====== Material for the task ======
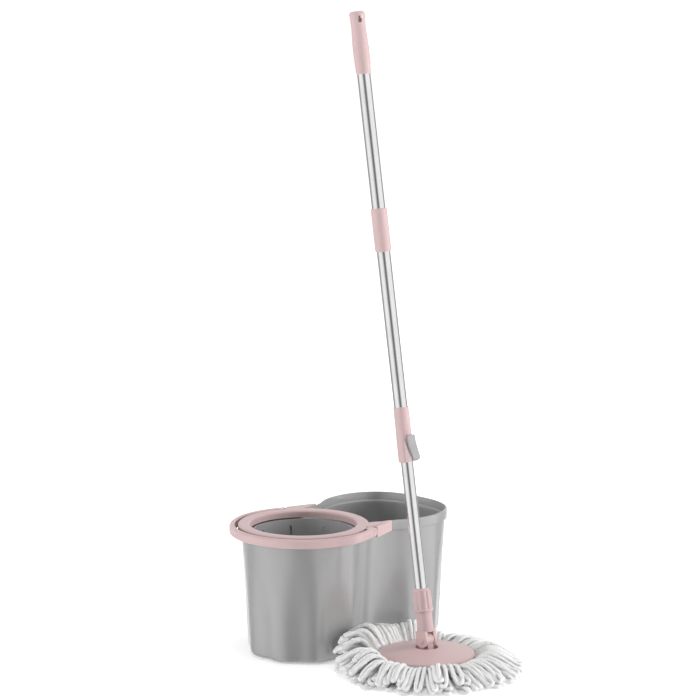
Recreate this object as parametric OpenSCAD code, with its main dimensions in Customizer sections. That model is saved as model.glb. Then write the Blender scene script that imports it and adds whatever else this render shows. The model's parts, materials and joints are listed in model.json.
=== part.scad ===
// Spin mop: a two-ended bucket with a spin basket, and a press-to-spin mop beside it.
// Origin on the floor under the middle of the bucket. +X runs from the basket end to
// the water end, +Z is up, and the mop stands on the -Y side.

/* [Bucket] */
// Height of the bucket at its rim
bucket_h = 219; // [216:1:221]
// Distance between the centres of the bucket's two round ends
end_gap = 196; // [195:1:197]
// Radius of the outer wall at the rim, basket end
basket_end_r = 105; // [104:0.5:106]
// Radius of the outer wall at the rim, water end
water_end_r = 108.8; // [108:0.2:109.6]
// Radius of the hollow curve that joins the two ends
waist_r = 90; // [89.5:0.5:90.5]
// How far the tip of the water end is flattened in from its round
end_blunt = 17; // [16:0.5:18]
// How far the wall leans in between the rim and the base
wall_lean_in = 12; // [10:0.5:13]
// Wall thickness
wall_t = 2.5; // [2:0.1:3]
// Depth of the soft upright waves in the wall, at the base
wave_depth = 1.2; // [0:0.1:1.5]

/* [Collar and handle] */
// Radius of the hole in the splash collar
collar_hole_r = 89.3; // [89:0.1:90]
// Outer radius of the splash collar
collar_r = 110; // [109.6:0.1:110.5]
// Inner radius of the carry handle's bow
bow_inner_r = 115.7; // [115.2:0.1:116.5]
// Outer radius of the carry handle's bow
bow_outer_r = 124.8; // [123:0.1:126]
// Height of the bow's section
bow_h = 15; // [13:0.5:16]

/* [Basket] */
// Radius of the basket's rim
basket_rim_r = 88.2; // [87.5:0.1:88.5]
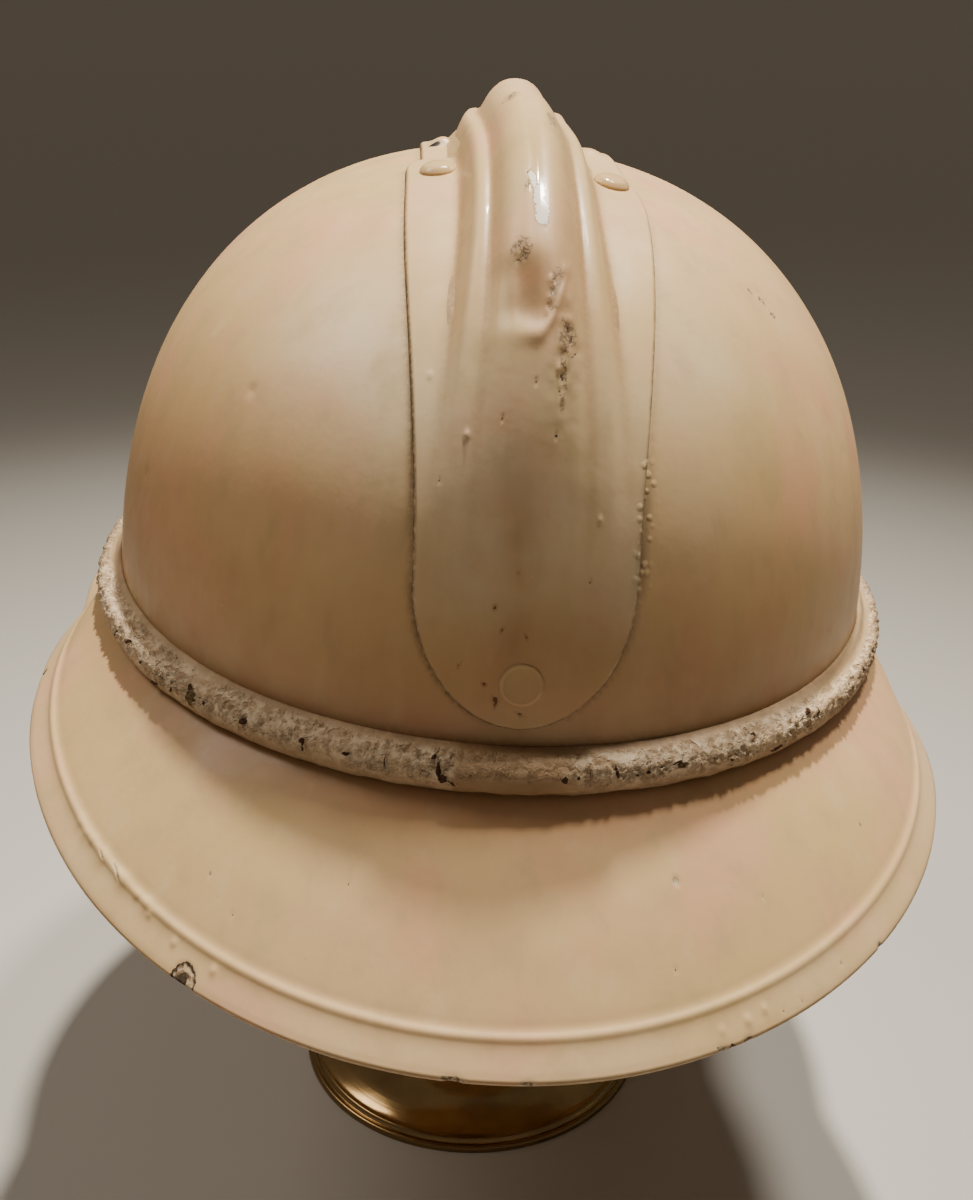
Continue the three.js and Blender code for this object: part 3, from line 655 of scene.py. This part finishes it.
======
■ Exercise requirements
Output all records verbatim.

■ Solution for this task
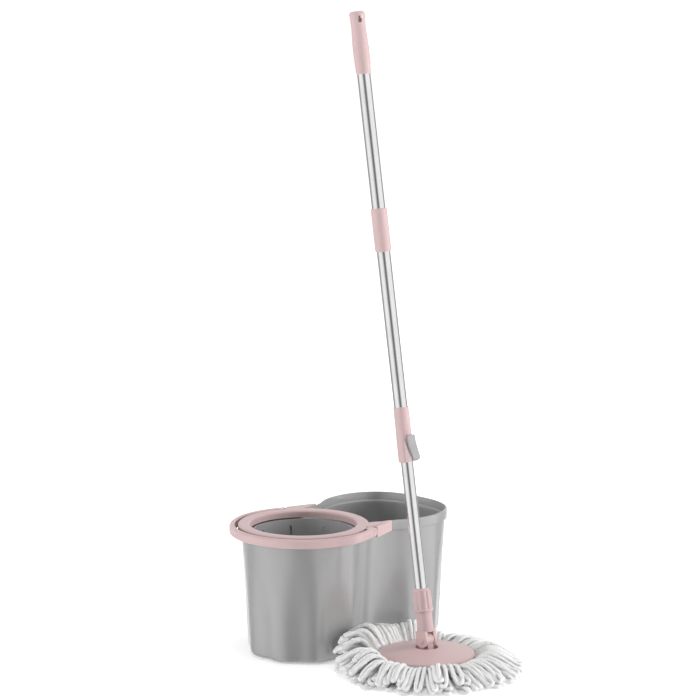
Recreate this object as parametric OpenSCAD code, with its main dimensions in Customizer sections. That model is saved as model.glb. Then write the Blender scene script that imports it and adds whatever else this render shows. The model's parts, materials and joints are listed in model.json.
=== part.scad ===
// Spin mop: a two-ended bucket with a spin basket, and a press-to-spin mop beside it.
// Origin on the floor under the middle of the bucket. +X runs from the basket end to
// the water end, +Z is up, and the mop stands on the -Y side.

/* [Bucket] */
// Height of the bucket at its rim
bucket_h = 219; // [216:1:221]
// Distance between the centres of the bucket's two round ends
end_gap = 196; // [195:1:197]
// Radius of the outer wall at the rim, basket end
basket_end_r = 105; // [104:0.5:106]
// Radius of the outer wall at the rim, water end
water_end_r = 108.8; // [108:0.2:109.6]
// Radius of the hollow curve that joins the two ends
waist_r = 90; // [89.5:0.5:90.5]
// How far the tip of the water end is flattened in from its round
end_blunt = 17; // [16:0.5:18]
// How far the wall leans in between the rim and the base
wall_lean_in = 12; // [10:0.5:13]
// Wall thickness
wall_t = 2.5; // [2:0.1:3]
// Depth of the soft upright waves in the wall, at the base
wave_depth = 1.2; // [0:0.1:1.5]

/* [Collar and handle] */
// Radius of the hole in the splash collar
collar_hole_r = 89.3; // [89:0.1:90]
// Outer radius of the splash collar
collar_r = 110; // [109.6:0.1:110.5]
// Inner radius of the carry handle's bow
bow_inner_r = 115.7; // [115.2:0.1:116.5]
// Outer radius of the carry handle's bow
bow_outer_r = 124.8; // [123:0.1:126]
// Height of the bow's section
bow_h = 15; // [13:0.5:16]

/* [Basket] */
// Radius of the basket's rim
basket_rim_r = 88.2; // [87.5:0.1:88.5]
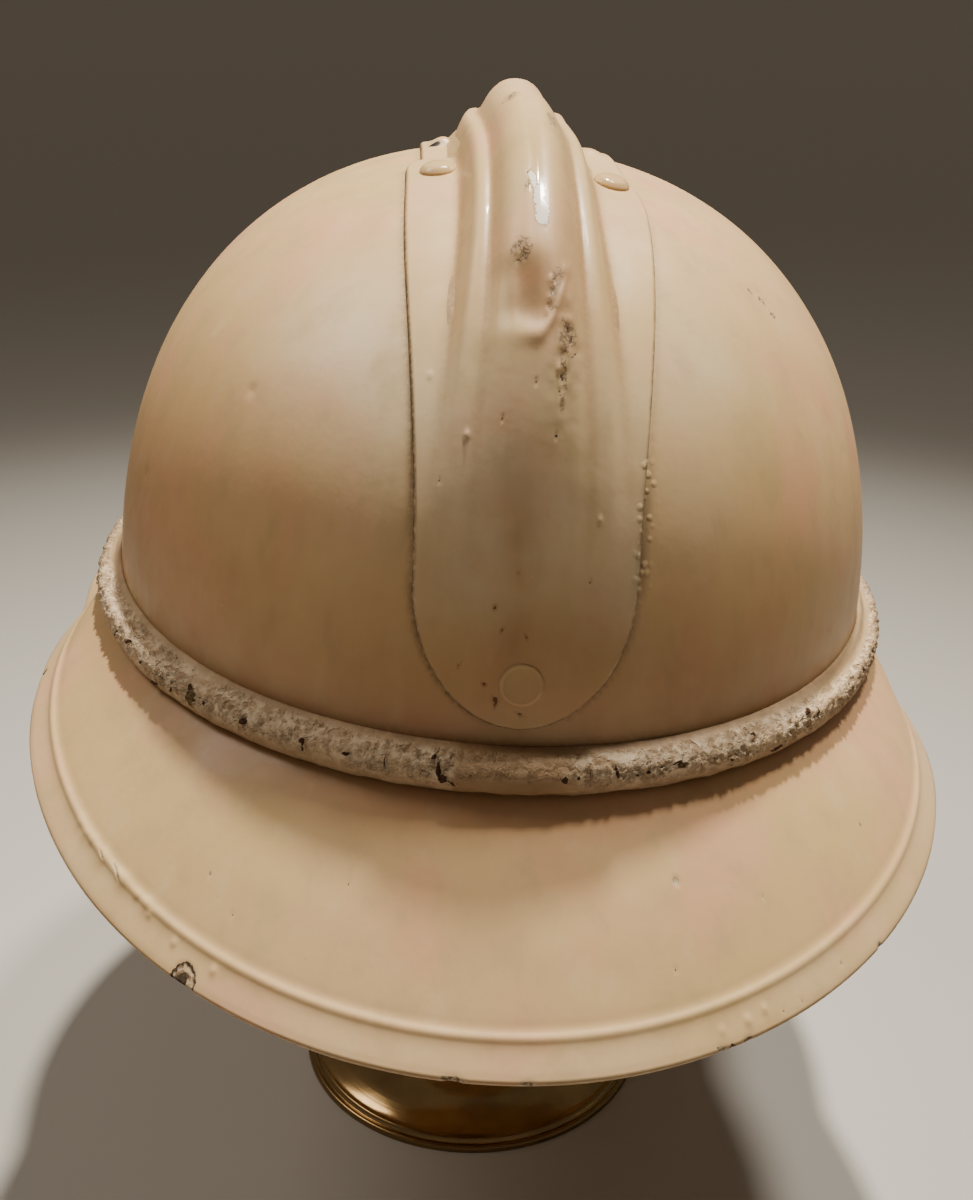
Continue the three.js and Blender code for this object: part 3, from line 655 of scene.py. This part finishes it.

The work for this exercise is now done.